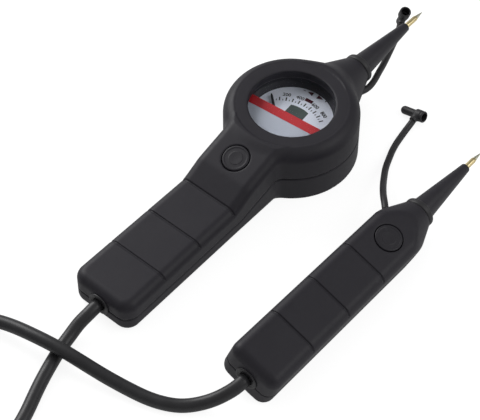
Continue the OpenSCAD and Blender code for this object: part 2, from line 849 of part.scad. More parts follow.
module load_ptc() color(bronze) for (i = [-1, 1])
    translate([i * resistor_pitch, -ptc_y, board_top]) cylinder(r = ptc_r - fit, h = ptc_t);

module board_parts() color(part_black) {
    translate([-chip_w / 2, -chip_y - chip_l / 2, board_top]) cube([chip_w, chip_l, chip_t]);
    for (s = [-1, 1]) translate([s * resistor_pitch, -cap_can_y, board_top + cap_can_r])
        rotate([-90, 0, 0]) cylinder(r = cap_can_r - fit, h = cap_can_l, center = true);
}

// Buttons and what is under them, built in a button's own frame
module button_solid() {
    translate([0, 0, -button_deep]) cylinder(d = button_d, h = button_deep + button_proud);
    translate([0, 0, -skin_t - flange_gap - flange_t]) cylinder(r = flange_r, h = flange_t);
    translate([0, 0, -skin_t - flange_gap - flange_t - stem_l]) cylinder(r = stem_r, h = stem_l);
}

flange_z = -skin_t - flange_gap - flange_t;
switch_z = flange_z - spring_l - 2 * spring_gap;
module spring_solid() {
    ring(spring_r, spring_r - spring_w, switch_z + spring_gap, flange_z - spring_gap);
}

module switch_solid() {
    difference() {
        translate([-switch_w / 2, -switch_w / 2, switch_z - switch_t])
            cube([switch_w, switch_w, switch_t]);
        translate([0, 0, switch_z - socket_deep]) cylinder(r = stem_r + stem_clear,
            h = socket_deep + over);
    }
}

module main_button() color(button_grey) at_button() button_solid();
module main_button_spring() color(steel) at_button() spring_solid();
module main_switch() color(part_black) at_button() switch_solid();

// Wedge between the board and the sloping switch
module switch_bracket() color(part_black) {
    foot = switch_z - switch_t;
    c = cos(shoulder_a);
    s = sin(shoulder_a);
    h = bracket_w / 2;
    side_bar([[-button_y - h * c - foot * s, board_top], [-button_y + h * c - foot * s, board_top],
              [-button_y + h * c - foot * s, button_z + h * s + foot * c],
              [-button_y - h * c - foot * s, button_z - h * s + foot * c]], bracket_w);
}

// Probe pieces, built on the Y axis from the face of the nose
module cone_solid(l, back) {
    difference() {
        union() {
            along_y(-back) cylinder(d = cone_d1, h = back + collar_t + cone_base_l);
            along_y(collar_t + cone_base_l) cylinder(d1 = cone_d1, d2 = cone_d2, h = l);
        }
        along_y(-back - over) cylinder(r = shank_r + run_fit,
            h = back + collar_t + cone_base_l + l + 2 * over);
    }
}

module collar_solid() {
    rotate([-90, 0, 0]) rotate_extrude() polygon(concat(
        [[cone_d1 / 2 + run_fit, 0]],
        arc([collar_r - collar_round, collar_round], collar_round, -90, 0, 5),
        arc([collar_r - collar_round, collar_t - collar_round], collar_round, 0, 90, 5),
        [[cone_d1 / 2 + run_fit, collar_t]]));
}

module tip_solid(l, bare, back) {
    front = collar_t + cone_base_l + l;
    difference() {
        union() {
            along_y(-back) cylinder(r = shank_r, h = back + front);
            along_y(front) cylinder(d = tip_d, h = bare - point_step);
            along_y(front + bare - point_step) cylinder(d1 = tip_d, r2 = point_r, h = point_step);
        }
        along_y(front + bare - point_in) cylinder(r = point_bore_r, h = point_in + over);
    }
}

module point_solid(l, bare) {
    front = collar_t + cone_base_l + l + bare;
    along_y(front - point_in) cylinder(r = point_bore_r - run_fit, h = point_in);
    along_y(front) cylinder(r1 = point_r, r2 = point_end_r, h = point_l);
}

module at_nose() {
    at_tip() translate([0, neck_y1, 0]) children();
}

module main_cone() color(part_black) at_nose() cone_solid(cone_l, spigot_l);
module main_collar() color(rubber_black) at_nose() collar_solid();
module main_tip() color(brass) at_nose() tip_solid(cone_l, tip_l, spigot_l);
module main_point() color(steel) at_nose() point_solid(cone_l, tip_l);

// Tail of the main grip
module gland_solid(in_l) {
    ring(gland_r, cable_d / 2 + run_fit, -in_l, 0);
    ring(gland_flange_r, cable_d / 2 + run_fit, 0, gland_proud);
    ring(gland_flange_r, cable_d / 2 + run_fit, -in_l - gland_flange_t, -in_l);
}

module at_tail() {
    translate([0, -tail_y, cable_z]) rotate([90, 0, 0]) children();
}

module main_gland() color(rubber_black) at_tail() gland_solid(wall + fit);
module main_cable_end() color(rubber_black) at_tail() translate([0, 0, gland_proud - cable_in])
    cylinder(d = cable_d, h = cable_in);

module main_clamp() color(part_black) difference() {
    translate([-clamp_w / 2, -clamp_y - clamp_l / 2, wall])
        cube([clamp_w, clamp_l, clamp_h + cable_z - wall]);
    translate([0, 0, cable_z]) along_y(-clamp_y - clamp_l)
        cylinder(d = cable_d + 2 * run_fit, h = 2 * clamp_l);
    for (s = [-1, 1]) translate([s * clamp_screw_x, -clamp_y, wall + over])
        cylinder(r = screw_r, h = far);
}

module main_clamp_screws() color(steel) for (s = [-1, 1])
    translate([s * clamp_screw_x, -clamp_y, cable_z + clamp_h])
        screw(screw_r - run_fit, screw_l, screw_head_r, screw_head_t);

module main_screws() color(steel) at_case_screws(at_seat) mirror([0, 0, 1])
    screw(case_screw_r - 2 * fit, case_screw_l, case_head_r, case_head_t);

// A cap that lies off its tip: a wide mouth, then a slimmer tail with a round end
module cap_solid() {
    end_z = cap_tail_r - cap_l;
    difference() {
        union() {
            translate([0, 0, -cap_mouth_l]) cylinder(d = cap_d, h = cap_mouth_l);
            translate([0, 0, -cap_mouth_l - cap_step_l])
                cylinder(r1 = cap_tail_r, d2 = cap_d, h = cap_step_l);
            translate([0, 0, end_z]) cylinder(r = cap_tail_r, h = -cap_mouth_l - end_z);
            translate([0, 0, end_z]) sphere(cap_tail_r);
        }
        translate([0, 0, -cap_mouth_l]) cylinder(d = cap_bore, h = cap_mouth_l + over);
        translate([0, 0, -cap_deep]) cylinder(d = cap_tail_bore, h = cap_deep);
    }
}

module main_tether() color(rubber_black) tube(main_tether_run, tether_d / 2, cord_sides);
module probe_tether() color(rubber_black) tube(probe_tether_run, tether_d / 2, cord_sides);
module main_cap() color(rubber_black) translate(main_cap_pos)
    rotate([0, main_cap_dir[0], main_cap_dir[1]]) cap_solid();
module probe_cap() color(rubber_black) translate(probe_cap_pos)
    rotate([0, probe_cap_dir[0], probe_cap_dir[1]]) cap_solid();

// Plain handset, in its own frame: the probe's axis is Y and the tail is at zero
module body2_form() {
    w = body2_w / 2 - edge2_r;
    top = body2_top - edge2_r;
    low = edge2_r - body2_keel;
    intersection() {
        hull() for (s = [-1, 1]) {
            ball(s * w, edge2_r, low, edge2_r);
            ball(s * w, edge2_r, top - tail2_drop, edge2_r);
            ball(s * w, body2_l + edge2_r, low, edge2_r);
            ball(s * w, body2_l + edge2_r, top, edge2_r);
        }
        along_y(0) cylinder(r1 = nose_r + body2_l * (nose_back_r - nose_r) / nose_back_l,
                            r2 = nose_r, h = body2_l);
    }
}

// Room over the two belly flats
module belly_room() {
    rise = body2_w * tan(belly_a);
    rotate([90, 0, 0]) translate([0, 0, -far]) linear_extrude(height = 2 * far)
        polygon([[0, -body2_keel], [body2_w, rise - body2_keel], [body2_w, body2_w],
                 [-body2_w, body2_w], [-body2_w, rise - body2_keel]]);
}

module body2_hollow() {
    deep = skin_t - body2_keel;
    low = cavity2_x * tan(belly_a) + deep;
    in_x = cavity2_x - skin_t;
    translate([0, cavity2_y1, 0]) rotate([90, 0, 0]) linear_extrude(height = cavity2_y1 - wall)
        polygon([[-in_x, cavity2_top], [-cavity2_x, cavity2_top - skin_t], [-cavity2_x, low], [0, deep],
                 [cavity2_x, low], [cavity2_x, cavity2_top - skin_t], [in_x, cavity2_top]]);
    along_y(cavity2_y1 - over) cylinder(d = cone_d1 + fit, h = body2_l - cavity2_y1 + 2 * over);
    along_y(-over) cylinder(r = gland_r + fit, h = wall + 2 * over);
}

module at_screws2() {
    for (s = [-1, 1], y = screws2_y) translate([s * screws2_x, y, 0]) children();
}

module probe_bottom_shell() color(charcoal) at_probe() difference() {
    union() {
        difference() {
            intersection() {
                body2_form();
                belly_room();
                translate([-body2_w, -over, -body2_w]) cube([2 * body2_w, far, body2_w + seam2_z]);
            }
            body2_hollow();
        }
        intersection() {
            at_screws2() translate([0, 0, -body2_keel])
                cylinder(r = boss2_r, h = body2_keel + seam2_z);
            translate([0, 0, wall / 2]) belly_room();
        }
        intersection() {
            for (y = board2_post_y)
                translate([0, y, -body2_keel]) cylinder(r = board2_post_r, h = body2_keel + board2_z);
            translate([0, 0, wall / 2]) belly_room();
        }
    }
    at_screws2() translate([0, 0, -far]) cylinder(r = case_screw_r, h = far + over);
    at_screws2() translate([0, 0, -far]) cylinder(r = case_head_r + fit,
        h = far + seat2_z);
}

module probe_top_shell() color(charcoal) at_probe() difference() {
    union() {
        difference() {
            intersection() {
                body2_form();
                belly_room();
                translate([-body2_w, -over, seam2_z]) cube([2 * body2_w, far, body2_w]);
            }
            body2_hollow();
        }
        intersection() {
            at_screws2() translate([0, 0, seam2_z])
                cylinder(r = boss2_r, h = body2_top - skin_t / 2 - seam2_z);
            body2_form();
        }
    }
    translate([0, button2_y, body2_top - skin_t - over]) cylinder(r = hole_r, h = skin_t + 2 * over);
    for (i = [0:groove_count - 1]) translate([-body2_w / 2,
        groove2_y + i * groove2_pitch - groove_w / 2, body2_top - groove_deep])
            cube([body2_w, groove_w, edge2_r]);
    at_screws2() translate([0, 0, seam2_z - over]) cylinder(r = case_screw_r - 2 * fit,
        h = screw2_l - case_head_t);
    along_y(cavity2_y1) cylinder(d = cone_d1 + fit, h = body2_l);
}

module probe_button() color(button_grey) at_button2() button_solid();
module probe_button_spring() color(steel) at_button2() spring_solid();
module probe_switch() color(part_black) at_button2() {
    switch_solid();
    foot = switch_z - switch_t;
    base = board2_z + board_t - body2_top;
    translate([-bracket_w / 2, -bracket_w / 2, base]) cube([bracket_w, bracket_w, foot - base]);
}

module probe_board() color(board_green) at_probe()
    translate([-board2_w / 2, board2_y[0], board2_z])
        cube([board2_w, board2_y[1] - board2_y[0], board_t]);

module probe_resistors() color(part_beige) at_probe() for (i = [-1:1])
    translate([i * resistor_pitch, groove2_y + groove2_pitch, board2_z + board_t + resistor_r])
        rotate([-90, 0, 0]) cylinder(r = resistor_r, h = resistor_l, center = true);

module at_nose2() {
    at_probe() translate([0, body2_l, 0]) children();
}

module probe_cone() color(part_black) at_nose2() cone_solid(cone2_l, spigot_l);
module probe_collar() color(rubber_black) at_nose2() collar_solid();
module probe_tip() color(brass) at_nose2() tip_solid(cone2_l, tip2_l, spigot_l);
module probe_point() color(steel) at_nose2() point_solid(cone2_l, tip2_l);
module probe_gland() color(rubber_black) at_probe() rotate([90, 0, 0]) gland_solid(wall + fit);
module probe_cable_end() color(rubber_black) at_probe() rotate([90, 0, 0])
    translate([0, 0, gland_proud - cable_in]) cylinder(d = cable_d, h = cable_in);

module probe_screws() color(steel) at_probe() at_screws2()
    translate([0, 0, seat2_z]) mirror([0, 0, 1])
        screw(case_screw_r - 3 * fit, screw2_l, case_head_r, case_head_t);

// The cable: two free runs and one coil, spiralling in and out again in two layers
function coil_at(s) =
    let (mid = coil_turns / 2, f = s - mid, a = -360 * s,
         r = coil_r + coil_pitch * abs(f),
         climb = f < -0.25 ? 0 : f > 0.25 ? 1 : 0.5 + 0.5 * sin(360 * f))
    coil_c + [r * cos(a), r * sin(a), cable_d / 2 + coil_pitch * climb];
coil_steps = coil_turns * coil_rings;
coil_route = concat([coil_at(0) + [0, cable_d, 0]], [for (i = [0:coil_steps]) coil_at(i / coil_rings)],
                    [coil_at(coil_turns) + [0, cable_d, 0]]);
coil_gap = min([for (i = [0:coil_steps], j = [i + coil_rings / 2:coil_steps])
    norm(coil_at(i / coil_rings) - coil_at(j / coil_rings))]) - cable_d;
echo(coil_gap = coil_gap);

module cable_run() color(rubber_black) {
    tube(main_run, cable_d / 2, cord_sides);
    tube(probe_run, cable_d / 2, cord_sides);
}

module cable_coil() color(rubber_black) tube(coil_route, cable_d / 2, coil_sides);

main_bottom_shell();
main_top_shell();
main_gasket();
window_seal();
window_lens();
dial_surround();
dial_cover();
dial_band();
dial_plate();
display_window();
indicator_lenses();
display_board();
dial_carrier();
carrier_screws();
pointer();
pivot_shaft();
coil_former();
core_magnet();
yoke_ring();
movement_base();
movement_bridge();
pivot_bearings();
hairsprings();
main_board();
series_resistors();
load_ptc();
board_parts();
main_button();
main_button_spring();
main_switch();
switch_bracket();
main_cone();
main_collar();
main_tip();
main_point();
main_gland();
main_cable_end();
main_clamp();
main_clamp_screws();
main_screws();
main_tether();
main_cap();
probe_bottom_shell();
probe_top_shell();
probe_button();
probe_button_spring();
probe_switch();
probe_board();
probe_resistors();
probe_cone();
probe_collar();
probe_tip();
probe_point();
probe_gland();
probe_cable_end();
probe_screws();
probe_tether();
probe_cap();
cable_run();
cable_coil();
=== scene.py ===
"""Two-pole voltage tester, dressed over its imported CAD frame.

Lengths inside the shape code are millimetres in the CAD frame: the origin lies where the dial's
axis meets the flat back, +Y runs towards the main tip and +Z out of the dial.
"""
import logging
import math
from dataclasses import dataclass
from enum import Enum
from typing import Callable, Sequence

import bpy
import numpy as np
from mathutils import Matrix, Vector


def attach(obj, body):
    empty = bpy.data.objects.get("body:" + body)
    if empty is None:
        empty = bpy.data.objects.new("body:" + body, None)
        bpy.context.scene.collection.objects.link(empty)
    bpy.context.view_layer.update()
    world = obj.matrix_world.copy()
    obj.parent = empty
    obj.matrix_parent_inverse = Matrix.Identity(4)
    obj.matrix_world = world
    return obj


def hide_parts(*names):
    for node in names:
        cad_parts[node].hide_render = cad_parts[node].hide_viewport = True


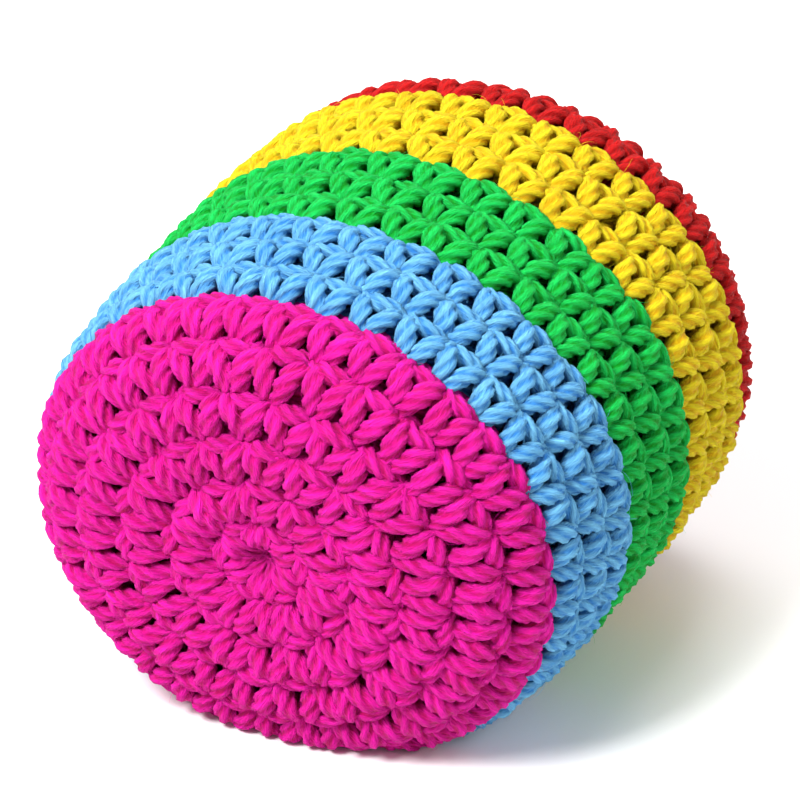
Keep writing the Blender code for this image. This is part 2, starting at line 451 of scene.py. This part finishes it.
def directions(centres, closed):
    """The length from each centre to the next, and the direction of the line there."""
    ahead = np.roll(centres, -1, 0) - centres
    behind = centres - np.roll(centres, 1, 0)
    if not closed:
        ahead[-1], behind[0] = behind[-1], ahead[0]
    lengths = np.linalg.norm(ahead, axis=1)
    tangents = ahead / lengths[:, None] + behind / np.linalg.norm(behind, axis=1)[:, None]
    return lengths, tangents / np.linalg.norm(tangents, axis=1)[:, None]


def carried_frames(tangents):
    """Two directions across the line at each point, carried along it without turning."""
    side = np.zeros_like(tangents)
    across = np.cross(tangents[0], ANY_DIRECTION)
    for number, tangent in enumerate(tangents):
        across = across - tangent * (across @ tangent)
        across /= math.sqrt(across @ across)
        side[number] = across
    return side, np.cross(tangents, side)


def plied_points(centres, radii, side, other, twist):
    """The strand's surface, ring by ring, with its plies at this twist in turns."""
    columns = np.arange(STRAND_SIDES) / STRAND_SIDES
    plies = 1 - PLY_SHARE * np.cos(math.tau * PLY_COUNT * columns)
    turn = math.tau * (columns[None, :] + twist[:-1, None])
    radius = radii[:, None] * plies[None, :]
    points = centres[:, None] + (radius * np.cos(turn))[..., None] * side[:, None]
    return (points + (radius * np.sin(turn))[..., None] * other[:, None]).reshape(-1, 3)


def tube_faces(rings, sides, closed=False):
    """The quads of a tube, and the ring and the column at each of their corners."""
    ring, column = np.mgrid[0 : rings if closed else rings - 1, 0:sides]
    ring = ring.reshape(-1, 1) + (0, 0, 1, 1)
    column = column.reshape(-1, 1) + (0, 1, 1, 0)
    return ring % rings * sides + column % sides, ring, column


def strand_maps(ring, column, rings, travelled, thickness):
    """Both maps of the strand's quads. "OFBake" has its lengths laid out side by side."""
    share = column / STRAND_SIDES
    rows = max(1, round(math.sqrt(travelled[-1] / (math.tau * thickness))))
    per_row = math.ceil(rings / rows)
    row = ring[:, :1] // per_row
    along = (ring - row * per_row) / per_row
    up = (row + BAKE_MARGIN + share * (1 - 2 * BAKE_MARGIN)) / rows * (1 - FIBRE_STRIP)
    maps = ((travelled / MILLIMETRE)[ring], share), (along, up)
    return [np.stack(pair, 2).reshape(-1, 2) for pair in maps]


def end_maps():
    """Both maps of the two faces that close a strand."""
    turn = math.tau * np.arange(STRAND_SIDES) / STRAND_SIDES
    spot = np.column_stack([np.cos(turn), np.sin(turn)]) * END_SPOT_SHARES * FIBRE_STRIP
    first, last = [(place, 1 - FIBRE_STRIP / 4) for place in END_SPOT_PLACES]
    spots = np.concatenate([spot[::-1] * (-1, 1) + first, spot + last])
    return np.zeros((2 * STRAND_SIDES, 2)), spots


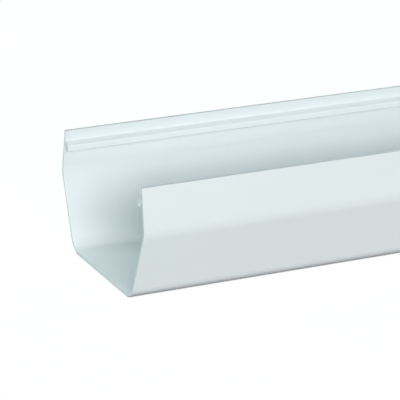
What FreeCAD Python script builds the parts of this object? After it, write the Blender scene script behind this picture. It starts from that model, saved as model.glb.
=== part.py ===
# A length of PVC box gutter: one extruded piece, open along its top and at both ends.
# From a flat base each wall leans outwards, turns at a soft waist and leans back in to its rim.
# Under each rim, on the inner face, a hooked rib gives the clip of a gutter bracket its hold.
# X runs along the gutter, Y across it and Z up. The origin is on the underside, at mid-length.

import FreeCAD, Part
import os
from math import acos, atan2, cos, hypot, pi, sin

import Sketcher
from FreeCAD import Vector
from Sketcher import Constraint

# Driving dimensions, in millimetres. Radii of the walls are those of their outer face.
DIMENSIONS = {
    "length": 2000,
    "overall_width": 125,
    "overall_height": 76,
    "base_flat": 73,
    "rim_width": 117,
    "wall": 1.8,
    "base_radius": 12,
    "waist_radius": 16,
    "waist_height": 49,
    "rib_drop": 7.2,
    "rib_reach": 5,
    "rib_fall": 1.75,
    "rib_depth": 5.6,
    "rib_thickness": 1.6,
    "nose_radius": 1.2,
    "rim_edge_radius": 0.25,
    "tip_edge_radius": 0.5,
    "root_radius": 0.5,
}

# Ends of a sketch line or arc, and its centre, as the sketcher numbers them.
START, END, CENTRE = 1, 2, 3
# The sketch's own origin, as a piece of geometry and a point of it.
ORIGIN = (-1, 1)


def make_sheet(doc):
    """The spreadsheet that drives the model: names in column A, sizes in column B."""
    sheet = doc.addObject("Spreadsheet::Sheet", "Sizes")
    for row, (alias, value) in enumerate(DIMENSIONS.items(), start=1):
        sheet.set(f"A{row}", alias)
        sheet.set(f"B{row}", str(value))
        sheet.setAlias(f"B{row}", alias)
    doc.recompute()
    return sheet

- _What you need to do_
Repeat word for word the lines from the line with "cad_parts[node].hide_render = cad_parts[node].hide_viewport" to the line with "return (points +", both lines included.

- _Result of this exercise_
        cad_parts[node].hide_render = cad_parts[node].hide_viewport = True


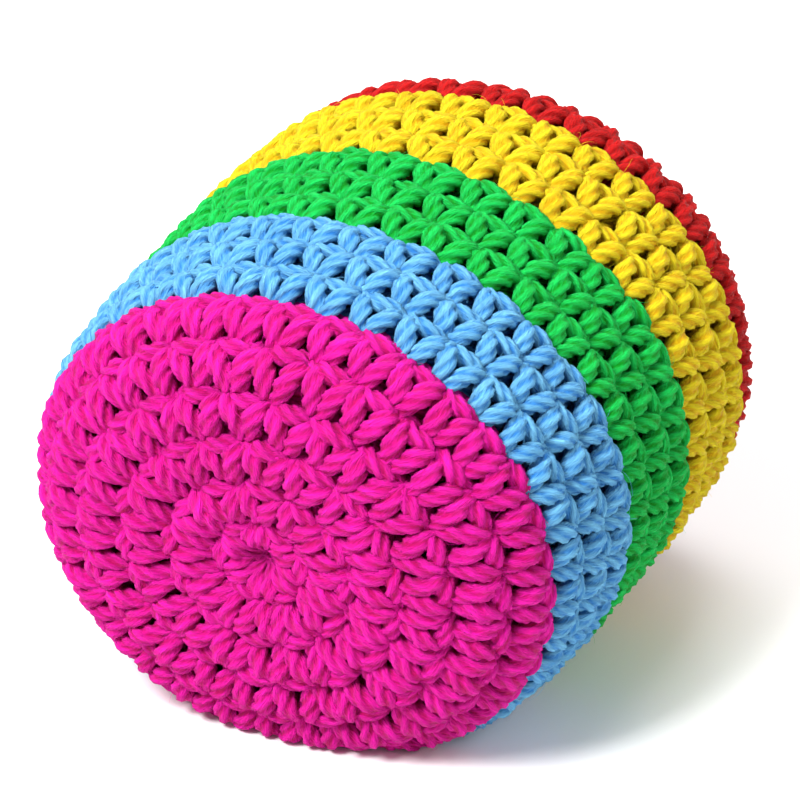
Keep writing the Blender code for this image. This is part 2, starting at line 451 of scene.py. This part finishes it.
def directions(centres, closed):
    """The length from each centre to the next, and the direction of the line there."""
    ahead = np.roll(centres, -1, 0) - centres
    behind = centres - np.roll(centres, 1, 0)
    if not closed:
        ahead[-1], behind[0] = behind[-1], ahead[0]
    lengths = np.linalg.norm(ahead, axis=1)
    tangents = ahead / lengths[:, None] + behind / np.linalg.norm(behind, axis=1)[:, None]
    return lengths, tangents / np.linalg.norm(tangents, axis=1)[:, None]


def carried_frames(tangents):
    """Two directions across the line at each point, carried along it without turning."""
    side = np.zeros_like(tangents)
    across = np.cross(tangents[0], ANY_DIRECTION)
    for number, tangent in enumerate(tangents):
        across = across - tangent * (across @ tangent)
        across /= math.sqrt(across @ across)
        side[number] = across
    return side, np.cross(tangents, side)


def plied_points(centres, radii, side, other, twist):
    """The strand's surface, ring by ring, with its plies at this twist in turns."""
    columns = np.arange(STRAND_SIDES) / STRAND_SIDES
    plies = 1 - PLY_SHARE * np.cos(math.tau * PLY_COUNT * columns)
    turn = math.tau * (columns[None, :] + twist[:-1, None])
    radius = radii[:, None] * plies[None, :]
    points = centres[:, None] + (radius * np.cos(turn))[..., None] * side[:, None]
    return (points + (radius * np.sin(turn))[..., None] * other[:, None]).reshape(-1, 3)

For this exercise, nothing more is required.